The ECB sets interest rates with a view to keeping inflation just below 2 percent over the medium term, and has kept its main interest rate at 4 percent since June. Euro-zone inflation hit a record high of 3.3 percent in February as oil prices soared.

Stark said that inflation is high, but that the "current monetary policy stance will contribute to achieve price stability over the medium term and ensures that inflation expectations remain well anchored."

Bini Smaghi said the central bank would work to avoid higher food and energy prices contributing to a wage-inflation spiral.

"The ECB's priority is to maintain stable prices in the medium term and avoid second-round effects," he was quoted as saying in Monday's edition of the Brazilian business newspaper Valor.

Strong Euro

Asked if the strong euro helped the ECB in its objectives, Stark said that the strong currency helps to mitigate the price pressures from gains in commodity prices, but added volatility in foreign exchange markets was not helping.

"Exchange rates should always reflect economic fundamentals and high volatility is not helpful for economic growth," he said.

Bini Smaghi said that euro-zone exports had held up well in recent years despite the rise in the euro, and the trade-weighted exchange rate was more important than bilateral exchange rates.

Analysts said it was striking how little the policymakers said about the strong euro.

"Neither seemed really to give a particular expression of concern about the euro," Barclays Capital economist Julian Callow said.

The euro hit a life-time high of above $1.59 against the dollar on Monday and was trading at $1.5814 on Tuesday.

Bini Smaghi noted that ECB staff had revised down expectations for economic growth in the 15-nation region and said risks were to the downside. "(We see) a certain deterioration in growth prospects for the euro zone," he said.

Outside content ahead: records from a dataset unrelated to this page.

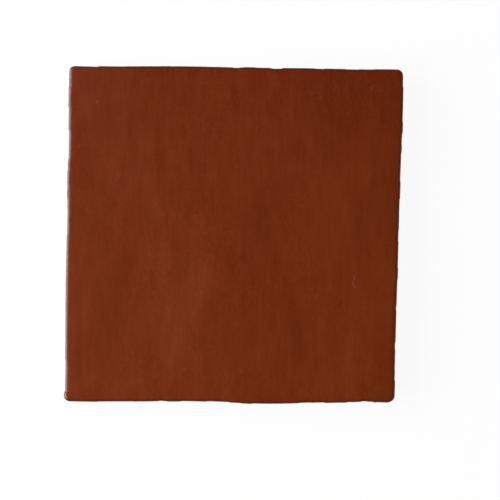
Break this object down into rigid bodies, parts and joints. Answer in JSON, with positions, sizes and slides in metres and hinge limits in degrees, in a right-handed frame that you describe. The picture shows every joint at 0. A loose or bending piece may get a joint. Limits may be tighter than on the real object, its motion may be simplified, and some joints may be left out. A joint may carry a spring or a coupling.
{
  "type": "floor tile",
  "caption": "Square fired-clay floor tile with a satin glazed, softly waving face, rounded edges and corners, and a back keyed with dovetail grooves.",
  "frame": {"origin": "middle of the outline, on the plane of the bed that the tile lies on", "axes": "+Z out of the face, +Y along the keying grooves, +X across them"},
  "size_m": [0.1506, 0.1516, 0.0126],
  "materials": {
    "glazed_clay": "satin"
  },
  "bodies": {
    "root": {"tile": "glazed_clay"}
  },
  "joints": []
}
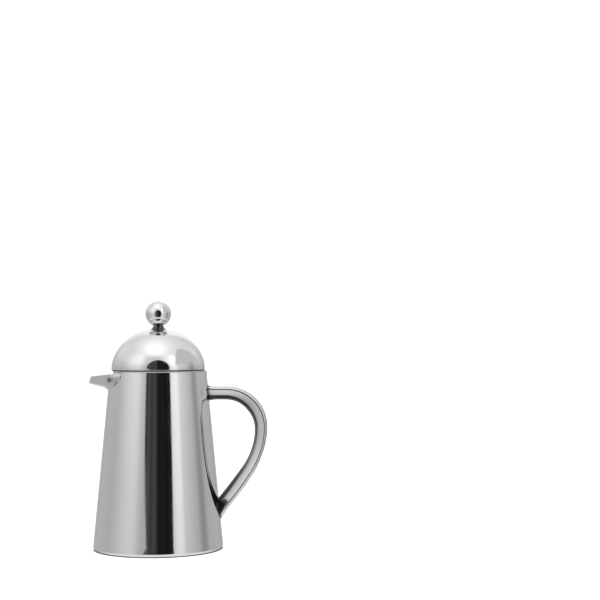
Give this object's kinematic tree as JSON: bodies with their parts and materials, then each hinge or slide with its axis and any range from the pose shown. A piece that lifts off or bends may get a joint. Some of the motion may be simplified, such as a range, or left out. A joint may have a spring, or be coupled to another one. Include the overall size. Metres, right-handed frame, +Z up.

Stark said that European growth, while projected to be lower this year than in 2008, was still robust.

Still, the main risk to growth is from turmoil in financial markets, he said.

"The major risk to economic growth is coming from the potential impact of the financial market turmoil," particularly via a further tightening of credit standards," he said. "But we also have to take into account other risks, including the sharp increase in commodity prices that might have a dampening effect."